Now, suppose that we want to run experiments with the minimum possible cost, in terms of asking questions. Therefore, we keep running tests until reaching a desired level of statistical significance (say at 1% level). When we reach the level of statistical significance, we stop. Otherwise we keep increasing the sample size.

This is a pretty common practice and occurs a lot when we do not manage to hit the level of statistical significance from the first attempt. Keep increasing the size of the sample, hoping that we will manage to hit statistical significance.

There is however a hidden bias in this practice, similar to the hidden bias that appears in the Monty Hall problem. We stop as soon as we see something favorable, ignoring the possibility that the next few cases may reduce the statistical significance of the findings.
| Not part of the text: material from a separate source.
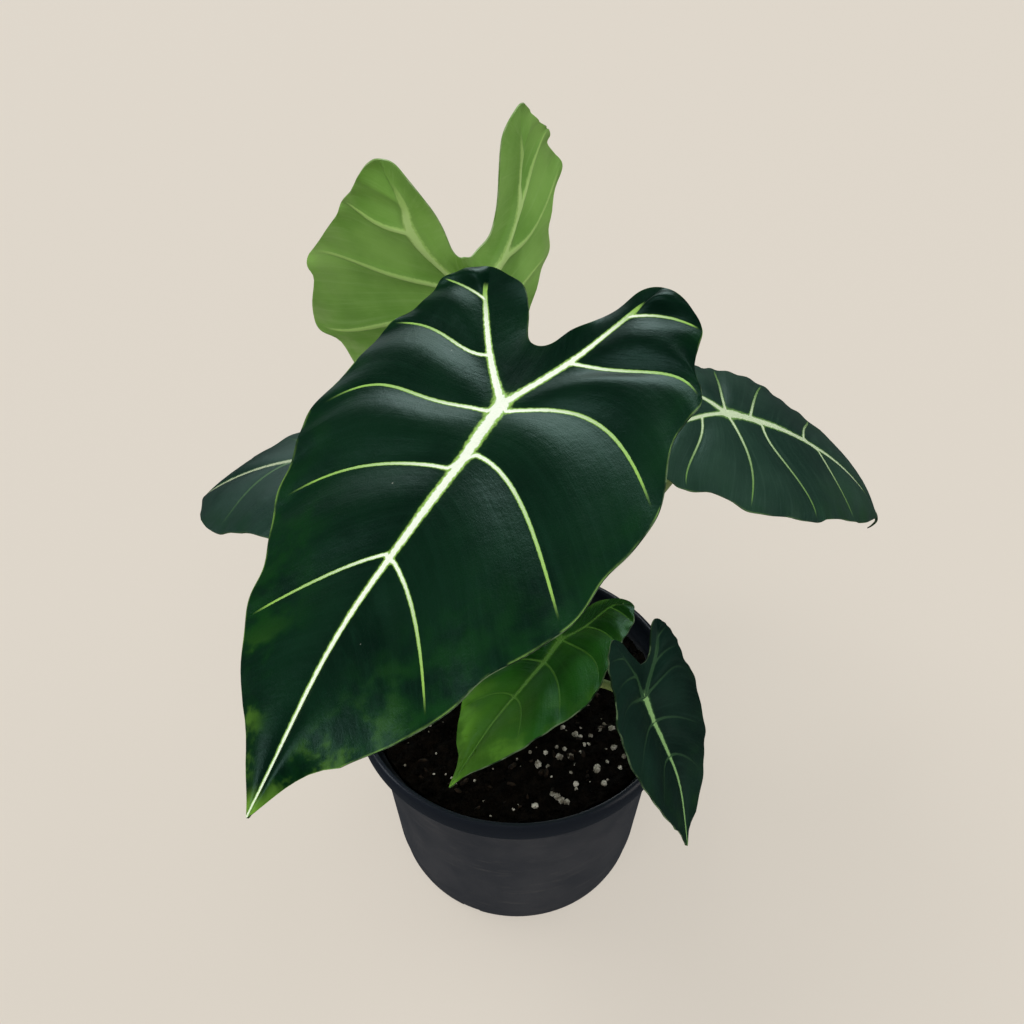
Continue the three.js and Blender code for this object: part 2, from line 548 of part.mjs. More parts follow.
// Blade: one mesh of rows and columns on the bent surface, carried to both faces with the same triangles.
// The blade swells between its veins, waves towards its margin, and its ribs stand out under it.
function makeBlade(leaf) {
  const scale = leaf.length / LEAF_LENGTH;
  const { across } = leafAxes(leaf);
  const surface = leafSurface(leaf);
  const fine = leaf.length > LITTLE_LEAF;
  const rows = meshStations(fine);
  const shares = fine ? COLUMNS.large : COLUMNS.little;
  const vertices = [];
  const seen = new Map();
  const faces = [];

  const vertexAt = (side, half, station, share, inNotch) => {
    const [px, py] = halfLeafPoint(half, station, share, inNotch);
    const x = (side === 0 ? 1 : -1) * px * scale;
    const y = py * scale;
    const key = `${x.toFixed(2)}_${y.toFixed(2)}`.replaceAll('-0.00', '0.00');
    if (!seen.has(key)) {
      const step = 0.5;
      const here = surface(x, y);
      const outwards = surface(x + (x < 0 ? -step : step), y).sub(here).multiplyScalar(x < 0 ? -1 : 1);
      const towardsTip = surface(x, y + step).sub(surface(x, y - step));
      const onMidrib = Math.abs(x) < 0.01;
      const normal = new THREE.Vector3().crossVectors(onMidrib ? across : outwards, towardsTip).normalize();
      const between = inNotch ? 0 : Math.abs(Math.sin(Math.PI * station)) ** SWELL_SHARPNESS;
      const swell = SWELL * between * 4 * share * (1 - share);
      const turn = 2 * Math.PI * leaf.waves * station / STATIONS + side * 2;
      const calm = smoothstep(px, 0, CALM_WIDTH) * smoothstep(station, 0, CALM_STATIONS);
      const wave = leaf.wave * share ** 2 * Math.sin(turn) * calm;
      const lift = scale * (swell + wave);
      const onVein = !inNotch && Math.abs(station - Math.round(station)) < 0.01;
      const standsOut = onVein && leaf.laterals.includes(Math.round(station));
      const vein = standsOut ? LATERAL_HEIGHT * scale * (1 - share) : 0;
      const lobeRib = LOBE_RIB_HEIGHT * scale * station / NAVEL_STATION;
      const midrib = RIB_HEIGHT_LEAST + leaf.midrib * Math.max(0, 1 - py / LEAF_LENGTH);
      const ownRib = station < NAVEL_STATION ? lobeRib : midrib;
      const rib = share === 0 ? ownRib : vein;
      seen.set(key, vertices.length);
      vertices.push({
        top: here.clone().addScaledVector(normal, lift + BLADE_THICKNESS / 2),
        bottom: here.clone().addScaledVector(normal, lift - BLADE_THICKNESS / 2 - rib),
      });
    }
    return seen.get(key);
  };

  const addFace = (a, b, c) => {
    if (a !== b && b !== c && a !== c) {
      faces.push([a, b, c]);
    }
  };

  leaf.halves.forEach((half, side) => {
    const addPatch = (patchRows, inNotch) => {
      for (let i = 1; i < patchRows.length; i += 1) {
        for (let j = 1; j < shares.length; j += 1) {
          const corner = (row, column) => vertexAt(side, half, patchRows[row], shares[column], inNotch);
          const quad = [corner(i - 1, j - 1), corner(i, j - 1), corner(i, j), corner(i - 1, j)];
          if ((side === 0) === inNotch) {
            quad.reverse();
          }
          addFace(quad[0], quad[2], quad[1]);
          addFace(quad[0], quad[3], quad[2]);
        }
      }
    };
    addPatch(rows, false);
    addPatch(rows.filter((station) => station <= NAVEL_STATION), true);
  });

  // Both faces and the rim strip between them
  const count = vertices.length;
  const points = [...vertices.map((v) => v.top), ...vertices.map((v) => v.bottom)];
  const positions = points.flatMap((point) => point.toArray());
  const index = [];
  const edges = new Map();
  for (const [a, b, c] of faces) {
    index.push(a, b, c, count + a, count + c, count + b);
    for (const [from, to] of [[a, b], [b, c], [c, a]]) {
      edges.set(`${from}_${to}`, [from, to]);
    }
  }
  for (const [from, to] of edges.values()) {
    if (!edges.has(`${to}_${from}`)) {
      index.push(to, from, count + from, to, count + from, count + to);
    }
  }
  const geometry = new THREE.BufferGeometry();
  geometry.setAttribute('position', new THREE.Float32BufferAttribute(positions, 3));
  geometry.setIndex(index);
  return geometry;
}

// Petiole: a tapering round stem from the soil to the navel's underside, which it meets square
function makePetiole(leaf) {
  const { up } = leafAxes(leaf);
  const [x, y] = petioleFoot(leaf);
  const { foot, top, route } = leaf.petiole;
  const underside = BLADE_THICKNESS / 2 + RIB_HEIGHT_LEAST + leaf.midrib + PETIOLE_GAP;
  const end = new THREE.Vector3(...leaf.navel).addScaledVector(up, -underside);
  const path = new THREE.CatmullRomCurve3([
    ...[PETIOLE_FOOT, SOIL_LEVEL - 4, SOIL_LEVEL + 4].map((z) => new THREE.Vector3(x, y, z)),
    ...route.map((point) => new THREE.Vector3(...point)),
    end.clone().addScaledVector(up, -SQUARE_END), end,
  ], false, 'centripetal');
  const frames = path.computeFrenetFrames(PETIOLE_STEPS, false);
  const positions = [];
  const index = [];
  for (let i = 0; i <= PETIOLE_STEPS; i += 1) {
    const centre = path.getPointAt(i / PETIOLE_STEPS);
    const radius = foot + (top - foot) * (i / PETIOLE_STEPS) ** 0.8;
    for (let j = 0; j < PETIOLE_SIDES; j += 1) {
      const angle = 2 * Math.PI * j / PETIOLE_SIDES;
      const point = centre.clone()
        .addScaledVector(frames.normals[i], radius * Math.cos(angle))
        .addScaledVector(frames.binormals[i], radius * Math.sin(angle));
      positions.push(...point.toArray());
      if (i < PETIOLE_STEPS) {
        const here = i * PETIOLE_SIDES + j;
        const next = i * PETIOLE_SIDES + (j + 1) % PETIOLE_SIDES;
        index.push(here, next, here + PETIOLE_SIDES, next, next + PETIOLE_SIDES, here + PETIOLE_SIDES);
      }
    }
  }
  const lastRing = PETIOLE_STEPS * PETIOLE_SIDES;
  for (let j = 1; j < PETIOLE_SIDES - 1; j += 1) {
    index.push(0, j + 1, j, lastRing, lastRing + j, lastRing + j + 1);
  }
  const geometry = new THREE.BufferGeometry();
  geometry.setAttribute('position', new THREE.Float32BufferAttribute(positions, 3));
  geometry.setIndex(index);
  return geometry;
}

function part(name, geometry, material) {
  const mesh = new THREE.Mesh(geometry, material);
  mesh.name = name;
  return mesh;
}

const plant = new THREE.Group();
plant.add(part('pot', makePot(), MATERIALS.pot));
plant.add(part('soil', makeSoil(), MATERIALS.soil));
plant.add(part('corm', makeCorm(), MATERIALS.corm));
for (const leaf of LEAVES) {
  const color = { back: MATERIALS.pale, young: MATERIALS.bright }[leaf.name] ?? MATERIALS.dark;
  plant.add(part(`blade_${leaf.name}`, makeBlade(leaf), color));
  plant.add(part(`petiole_${leaf.name}`, makePetiole(leaf), MATERIALS.petiole));
}

export default plant;
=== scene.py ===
import math

import bpy
import numpy as np
from mathutils import Matrix, Vector, noise


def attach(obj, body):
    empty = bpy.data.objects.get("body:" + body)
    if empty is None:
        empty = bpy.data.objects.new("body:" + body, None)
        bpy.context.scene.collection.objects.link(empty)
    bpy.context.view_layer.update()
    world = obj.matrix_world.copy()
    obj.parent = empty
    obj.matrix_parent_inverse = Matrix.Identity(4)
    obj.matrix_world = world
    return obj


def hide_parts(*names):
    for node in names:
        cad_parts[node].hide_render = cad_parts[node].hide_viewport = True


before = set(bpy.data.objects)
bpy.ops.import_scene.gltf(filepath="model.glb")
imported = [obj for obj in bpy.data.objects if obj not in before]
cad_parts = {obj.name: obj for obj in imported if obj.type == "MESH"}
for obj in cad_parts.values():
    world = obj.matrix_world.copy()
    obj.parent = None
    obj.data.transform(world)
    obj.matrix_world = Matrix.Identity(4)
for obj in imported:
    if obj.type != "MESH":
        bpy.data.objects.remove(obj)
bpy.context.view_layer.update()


# Studio: the camera looks down on the pot at the photograph's angle, from about two thirds of a metre away.
# A pale floor runs into a pale surround. Broad soft lamps light the plant, the strongest up on the left,
# and others are only mirrored in its satin leaves.
CAMERA_PLACE = (-0.0025, -0.3305, 0.541)
CAMERA_DOWN = math.radians(43.8)
CAMERA_LENS = 40
FLOOR_SIZE = 12
FLOOR_LEVEL = -0.0002


def shade(red, green, blue):
    """A colour as it looks on a screen, 0 to 255, as the light values that a material takes."""
    parts = [channel / 255 for channel in (red, green, blue)]
    return tuple(c / 12.92 if c <= 0.04045 else ((c + 0.055) / 1.055) ** 2.4 for c in parts) + (1,)


def deselect():
    bpy.ops.object.select_all(action="DESELECT")


def add_soft_light(name, towards, spread, strength, color, mirrored):
    """A broad lamp far away in one direction; it lights the plant, or is only mirrored in its leaves."""
    bpy.ops.object.light_add(type="SUN")
    light = bpy.context.object
    light.name = name
    light.visible_glossy = mirrored
    light.visible_diffuse = not mirrored
    light.data.angle = math.radians(spread)
    light.data.energy = strength
    light.data.color = color
    light.rotation_euler = Vector(towards).to_track_quat("Z", "Y").to_euler()


PALE = shade(222, 214, 202)
bpy.ops.object.camera_add(location=CAMERA_PLACE, rotation=(math.pi / 2 - CAMERA_DOWN, 0, 0))
bpy.context.scene.camera = bpy.context.object
bpy.context.object.data.lens = CAMERA_LENS
bpy.context.object.data.clip_start = 0.01
bpy.context.scene.view_settings.view_transform = "Standard"


class Value:
    """What a node gives, such as a number that varies over a surface; sums on it become Math nodes."""

    def __init__(self, nodes, socket):
        self.nodes = nodes
        self.socket = socket

    def math(self, operation, *others):
        return self.nodes.node("ShaderNodeMath", {"operation": operation}, dict(enumerate((self, *others))))

    def __add__(self, other):
        return self.math("ADD", other)

    def __sub__(self, other):
        return self.math("SUBTRACT", other)

    def __rsub__(self, other):
        return self.nodes.node("ShaderNodeMath", {"operation": "SUBTRACT"}, {0: other, 1: self})

    def __mul__(self, other):
        return self.math("MULTIPLY", other)

    __radd__ = __add__
    __rmul__ = __mul__

    def between(self, low, high):
        """0 below low and 1 above high, or the other way round where low is the larger."""
        return self.nodes.node(
            "ShaderNodeMapRange", {"interpolation_type": "SMOOTHSTEP", "clamp": True},
            {"Value": self, "From Min": low, "From Max": high},
        )


class Nodes:
    """A tree of nodes, all made by one method."""

    def __init__(self, tree):
        self.tree = tree

    def put(self, socket, value):
        if isinstance(value, Value):
            self.tree.links.new(value.socket, socket)
        else:
            socket.default_value = value

    def node(self, kind, settings, sockets, output=0):
        """Makes a node: its settings come first, then the values or links of its sockets."""
        made = self.tree.nodes.new(kind)
        for key, value in settings.items():
            setattr(made, key, value)
        for key, value in sockets.items():
            self.put(made.inputs[key], value)
        return Value(self, made.outputs[output])


class Finish(Nodes):
    """A material, with short names for the nodes that the surfaces here are made of."""

    def __init__(self, name):
        self.material = bpy.data.materials.new(name)
        self.material.use_nodes = True
        super().__init__(self.material.node_tree)
        self.shader = self.tree.nodes["Principled BSDF"]

    def mix(self, factor, first, second):
        return self.node("ShaderNodeMix", {"data_type": "RGBA"}, {0: factor, 6: first, 7: second}, output=2)

    def attribute(self, name):
        return self.node("ShaderNodeAttribute", {"attribute_name": name}, {}, output="Fac")

    def place(self):
        return self.node("ShaderNodeTexCoord", {}, {}, output="Object")

    def axis(self, vector, letter):
        return self.node("ShaderNodeSeparateXYZ", {}, {"Vector": vector}, output=letter)

    def stretch(self, vector, amounts):
        return self.node("ShaderNodeMapping", {}, {"Vector": vector, "Scale": amounts})

    def noise(self, vector, scale, detail=3, roughness=0.5, distortion=0):
        return self.node("ShaderNodeTexNoise", {}, {
            "Vector": vector, "Scale": scale, "Detail": detail,
            "Roughness": roughness, "Distortion": distortion,
        })

    def bump(self, height, strength, distance):
        self.put(self.shader.inputs["Normal"], self.node("ShaderNodeBump", {}, {
            "Height": height, "Strength": strength, "Distance": distance,
        }))

    def surface(self, **sockets):
        for key, value in sockets.items():
            self.put(self.shader.inputs[key.replace("_", " ")], value)
        return self.material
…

In principle, if we want to absolutely correct, if the first sample of size N does not give statistical significance then we pick a new sample, ignoring all previous samples, and conduct the test again. At the end, to discover the statistical significance of the findings, we apply the Bonferroni correction, that ensures that we have overconfidence in the statistical significance of the findings. (Intuitively, after running 20 experiments, at least one of them is expected to show 5% confidence by chance, so the statistical significance level will have to be multiplied by the number of experiments.)

However, I do not know what is the correction in the case of sequential experiments, in which we do not reject the sample cases that did not return statistical significance. It may be easy to work it out analytically but I am too lazy to do it.